Jun cleared off one of the cleaner pews and perched on it, knees to his chest, his weight on his heels, as if he were resting during dance practice. Damian paced up and down the nave. He was faraway.

What would it be like to go back to a place you’d been a long time ago, to go back to a ruin?

What if you were the ruin?

Jun hugged himself harder, squeezing his chest closer to his knees. He looked up at the altar space, imagining it cleared off with a live band to one side, him and the rest of 5N standing on the space.

What if they were suspended on a clear glass stage above the ruins of the floor? What if they were on the same level as the stone figure of the god’s son? And the audience with them. Then they could all look down on the ruins and up to the sky, suspended in space between above and below, the way he felt suspended between the past and the present.

What if the past wasn’t forgotten or erased, merely encased and understood, like the open burial pit of some of the museums he’d seen?

Damian came back, arms crossed over his chest. “One of the hardest parts of owning this place is the expectations.”

“Like what?”

“It’s a landmark. As much as I own it,”–Damian meandered over and leaned his hip against the pew across from Jun—“I don’t. It’s…stewardship. What I would do with the place, I don’t think everyone else would want to do with the place.”

“What do you think the people around here want to do with the place?”

“Fix it, turn it back into a functioning church, then let them back in, let them ruin it. Again.”

Damian’s face turned equal parts angry and betrayed.

“This isn’t a happy place for you.”

“Churches aren’t happy for me.”

So many stories were in the narrowing slits of Damian’s eyes. Jun could write an entire album just on this morning.

“If no one else cared, what would you do with the place?”

Damian let out an incredulous laugh. “Me?” He looked around. “There’s the business part of me. I could see housing, an educational center, a clinic. All the things you’re supposed to put into a community to make it better.”

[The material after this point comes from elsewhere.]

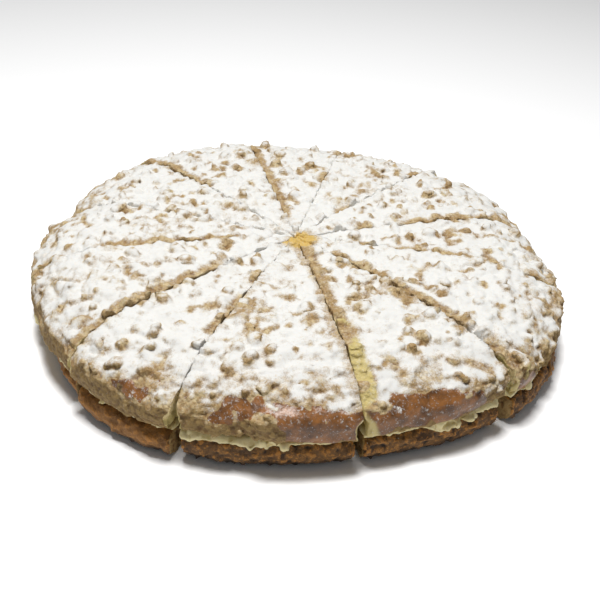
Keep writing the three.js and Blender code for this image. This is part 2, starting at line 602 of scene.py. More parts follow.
class Scatter(Nodes):
    """A node tree that presses crumbs of random size and turn into a surface."""

    SIZES = {
        "Spacing": "NodeSocketFloat",
        "Crowd": "NodeSocketFloat",
        "Smallest": "NodeSocketFloat",
        "Largest": "NodeSocketFloat",
        "Knobbliness": "NodeSocketFloat",
        "Seed": "NodeSocketInt",
        "Material": "NodeSocketMaterial",
    }
    FLATTEST = 0.7
    LONGEST = 1.25

    def __init__(self, name: str, where: str) -> None:
        """Builds the tree.

        Args:
            name: Name of the tree.
            where: Name of the stored number that says where crumbs lie.
        """
        super().__init__(bpy.data.node_groups.new(name, "GeometryNodeTree"))
        ends = self.tree.interface
        ends.new_socket("Geometry", in_out="INPUT", socket_type="NodeSocketGeometry")
        for size, kind in self.SIZES.items():
            ends.new_socket(size, in_out="INPUT", socket_type=kind)
        ends.new_socket("Geometry", in_out="OUTPUT", socket_type="NodeSocketGeometry")
        given = self.add("NodeGroupInput").outputs
        chance = self.add("GeometryNodeInputNamedAttribute", {"data_type": "FLOAT"}, {"Name": where})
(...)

Jun shrugged. He knew nothing about that kind of stuff. What he knew was art, what made people stand up and chant or close their eyes and sway, maybe laugh or cry. “This place was built for sound. There should be sound in it. Maybe you could put classrooms or a clinic in one of the other buildings.”

“I should.”

“But you don’t want to.”

“No.” Damian hunched his shoulders. “This place turned its back on me. I don’t want to keep giving. Without Richard pulling me out, I’d be dead. They told the authorities to throw the book at me and throw away the key.”

“What does that mean?”

“Prosecute to the full extent of the law, as in as many charges as possible with the highest possible punishment, and then leave me there for life. Throw away the key is what they would do in ancient times, lock someone up and throw away the key, meaning the door to let the prisoner out could never be opened.”

Jun shivered. It wasn’t like Korea didn’t have its own stories, and his mother had told him enough of ancient Han dynasties that he knew there had been terrible punishments meted out then, too. But ancient history got talked about as faraway for a reason.

“All because you stood up to your dad?”

“Mostly.” Damian’s accent shifted. “I couldn't keep my face right. I didn’t give respect. Couldn’t see the point. Didn’t take their advice.”

Jun reached out across the debris of the floor between them and took Damian’s hand.

Damian studied their tangled fingers. “I meant it when I said I wanted your mess. I know mess.”